Civilians in rural Raqqa province are trapped along a deadly new frontline in recent days as US-backed forces, supported by international anti-Islamic State coalition airstrikes, advance on a Euphrates River dam just 40km west of Raqqa city.
The airstrikes and ground offensive were launched Wednesday “to liberate the Tabqa Dam in Syria from ISIS,” according to an official statement released by the US-led international coalition, which is backing the majority Kurdish Syrian Democratic Forces (SDF) in a campaign to seize Islamic State territory in northeastern Syria.
“Seizing Tabqa Dam will isolate Raqqa from three sides and give the SDF the strategic advantage and launching point needed for the liberation of the city,” the statement said.
But for residents of Tabqa, a city of around 80,000 people just south of the dam, the onslaught poses a major threat to their lives, as their homes, schools and even a bakery come under fire from the air.
This week, US-led coalition airstrikes have killed dozens of civilians in Tabqa and nearby towns and villages, as part of a months-long campaign to advance toward Raqqa city.

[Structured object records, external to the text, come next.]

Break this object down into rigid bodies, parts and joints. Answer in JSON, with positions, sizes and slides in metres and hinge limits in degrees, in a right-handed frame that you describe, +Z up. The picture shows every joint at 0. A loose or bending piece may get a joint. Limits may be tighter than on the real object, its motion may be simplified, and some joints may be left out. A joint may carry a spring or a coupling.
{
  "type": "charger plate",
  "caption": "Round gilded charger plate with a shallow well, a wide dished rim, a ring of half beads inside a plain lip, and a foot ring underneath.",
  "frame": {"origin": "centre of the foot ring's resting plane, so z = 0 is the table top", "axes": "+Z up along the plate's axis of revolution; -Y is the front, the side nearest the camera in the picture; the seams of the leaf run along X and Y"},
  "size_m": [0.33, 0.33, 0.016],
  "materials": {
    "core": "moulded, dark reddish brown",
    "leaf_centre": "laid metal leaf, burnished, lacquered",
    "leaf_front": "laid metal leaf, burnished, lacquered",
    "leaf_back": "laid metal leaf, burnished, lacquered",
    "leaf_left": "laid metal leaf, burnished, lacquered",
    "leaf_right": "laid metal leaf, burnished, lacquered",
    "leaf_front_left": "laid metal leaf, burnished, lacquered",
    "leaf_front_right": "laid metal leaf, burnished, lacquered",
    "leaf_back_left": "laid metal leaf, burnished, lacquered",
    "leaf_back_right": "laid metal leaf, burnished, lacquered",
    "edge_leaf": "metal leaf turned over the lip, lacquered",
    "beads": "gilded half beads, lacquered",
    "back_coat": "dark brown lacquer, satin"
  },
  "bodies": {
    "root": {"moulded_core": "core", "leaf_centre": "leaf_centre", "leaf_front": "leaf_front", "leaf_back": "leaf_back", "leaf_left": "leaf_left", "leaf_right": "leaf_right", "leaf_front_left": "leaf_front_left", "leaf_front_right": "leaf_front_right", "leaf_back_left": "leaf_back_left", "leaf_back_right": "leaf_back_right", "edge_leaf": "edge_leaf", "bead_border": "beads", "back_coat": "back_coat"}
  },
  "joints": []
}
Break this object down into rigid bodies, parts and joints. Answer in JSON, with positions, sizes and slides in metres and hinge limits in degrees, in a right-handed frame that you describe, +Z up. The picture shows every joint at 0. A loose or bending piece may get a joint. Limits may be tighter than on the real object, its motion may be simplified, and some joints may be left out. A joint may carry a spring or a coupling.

An airstrike Monday night reportedly killed at least 33 displaced people taking shelter in a school building located in a nearby town.
Tabqa on Wednesday. Photo courtesy of Raqqa Is Being Slaughtered Silently.
“It is very difficult for people to move around inside the city and its countryside because of the warplanes,” Abu Juwwad, a Tabqa resident and 40-year-old father of three, tells Syria Direct reporter Noura al-Hourani. A local monitoring group reported airstrikes targeting Tabqa throughout the day on Thursday.
At least 37 civilians have been killed in and around Tabqa over past 24 hours alone, Raqqa is Being Slaughtered Silently, a local human rights monitor, posted online late Wednesday night.
Q: Are there any fears that the Tabqa Dam will be targeted? If it is hit, what is the likely result?
The coalition is targeting the area surrounding the Tabqa Dam on a daily basis.
It is true that they have not hit the structure of the dam directly, but they targeted the area around it, which could alter the structure of the earth in the area. This is making us fear that the dam will collapse.
If this happens, the result could be catastrophic for Tabqa city, Raqqa, Deir a-Zor, and even Iraq. The dam holds an incredible amount of water behind it. If it erupts, it will be a humanitarian catastrophe that nobody will be able to handle.
[Ed.: Tabqa Dam’s former head engineer, Abdullah Juwwad Sukran, warned Syria Direct in the past that clashes near the dam risk targeting the structure, unleashing a flood of “historic proportions” downriver in Raqqa and Deir a-Zor, and submerging thousands of acres of farmland.]
SDF fighters in Tabqa on Wednesday. Photo courtesy of Operation Inherent Resolve.
Q: Why are people not fleeing to areas under SDF control? Have you tried to leave with your family? Describe the situation on the ground right now in Tabqa.
It is very difficult to seek refuge in areas under the control of the SDF because they request a sponsor, which is complicated.
Of course, people are afraid of the SDF advances and that they will seize control, because they have seen how the SDF is dealing with the areas they are capturing; they arrested civilians in those areas and accused them of being members of the Islamic State. There are many areas that the SDF seized where they promised that the residents could return, but they have not allowed them.
[Ed.: For their part, the SDF are working to “release Tabqa Dam from the hands of terrorists” and “requested that residents of Tabqa and its countryside stay away from places with high concentrations of terrorists, in order to preserve their safety,” according to an official statement on Thursday. “We call on the people of Tabqa to imitate their peers in the liberated areas of the province, and to join the ranks of our army.”]
Some of the families have not fled because they don’t have enough money—leaving became very expensive, and one tent costs as much as SP350,000 ($1,600). Some of them have been displaced more than one time, from one area to another. Where else can they go?
It is very difficult for people to move around inside the city and its countryside because of the warplanes and the constant bombings. The warplanes have started to scatter pamphlets a number of times ordering civilians not to leave their homes. Despite this, the bombings have hit civilians inside their homes, and the humanitarian situation is very bad.
There are no clinics or hospitals to treat the wounded and most of the injured are just steps away from death.